After loading your data into a flex table, there are two ways to access nested data using brackets:

  • Beginning with the __raw__ column, followed by the character values in brackets

  • Starting with the name of the top-most element, followed by the character values in brackets

Both methods are equally efficient. Here are examples of both:

=> SELECT __raw__['restaurant']['location']['city'] FROM rests;
  __raw__
-----------
 Cambridge
(1 row)
=> SELECT restaurant['location']['city'] from rests;
 restaurant
------------
 Cambridge
(1 row)

Bracket operators for twitter data

This example shows how to extract some basic information from Twitter data.

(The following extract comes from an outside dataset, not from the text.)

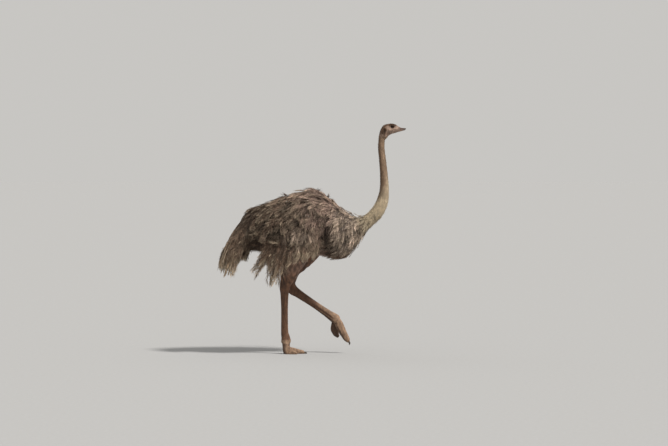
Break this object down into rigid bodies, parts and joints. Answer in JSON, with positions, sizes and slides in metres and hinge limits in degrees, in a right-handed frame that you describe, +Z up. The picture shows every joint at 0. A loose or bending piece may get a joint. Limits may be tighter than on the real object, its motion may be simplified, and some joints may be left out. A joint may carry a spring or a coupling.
{
  "type": "ostrich",
  "caption": "Female ostrich walking on one foot, the other lifted forwards: shaggy grey-brown plumage, long bare neck and legs.",
  "frame": {"origin": "on the sole of the standing right foot, at the floor, below the toe joint and in the bird's middle plane", "axes": "+Z up, +X the way the bird walks and looks, +Y the bird's left side, where the lifted leg is"},
  "size_m": [1.53, 0.5584, 1.894],
  "materials": {
    "body_feather": "loose grey-brown feathers, matt",
    "pale_plume": "long soft plumes with cream tips, matt",
    "neck_down": "short bristly down over skin, matt",
    "bare_skin": "bare brown skin, satin",
    "scaled_skin": "scaled leg skin, satin",
    "bill_horn": "horn, satin",
    "claw_horn": "dark horn, satin",
    "eye": "wet gloss"
  },
  "bodies": {
    "root": {"trunk": "body_feather", "tail": "pale_plume", "wing_right": "body_feather", "wing_left": "body_feather", "wing_plumes_right": "pale_plume", "wing_plumes_left": "pale_plume", "neck_lower": "neck_down", "neck_middle": "neck_down", "neck_upper": "neck_down", "head": "neck_down", "ear_right": "neck_down", "ear_left": "neck_down", "eye_right": "eye", "eye_left": "eye", "bill_upper": "bill_horn", "bill_lower": "bill_horn", "drumstick_right": "bare_skin", "drumstick_left": "bare_skin", "tarsus_right": "scaled_skin", "tarsus_left": "scaled_skin", "toe_inner_right": "scaled_skin", "toe_inner_left": "scaled_skin", "toe_outer_right": "scaled_skin", "toe_outer_left": "scaled_skin", "claw_right": "claw_horn", "claw_left": "claw_horn"}
  },
  "joints": []
}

After creating a flex table, tweets, and loading in some data, the flex table has a block of tweets.

In the following SELECT statement, notice how to specificy the __raw__ column of table tweets, followed by the bracket operators to define the virtual columns of interest (['delete']['status']['user_id']). This query uses the COUNT() function to calculate the number of deleted tweets and outputs 10 results:

=> SELECT  __raw__['delete']['status']['user_id'] as UserId, COUNT(*) as TweetsDelete from tweets
-> WHERE mapcontainskey(__raw__, 'delete')
-> GROUP BY __raw__['delete']['status']['user_id']
-> ORDER BY TweetsDelete DESC, UserID ASC LIMIT 10;
  UserId   | TweetsDelete
-----------+--------------
 106079547 |            4
 403474369 |            4
 181188657 |            3
 223136123 |            3
 770139481 |            3
 154602299 |            2
 192127653 |            2
 215011332 |            2
 23321883  |            2
 242173898 |            2
(10 rows)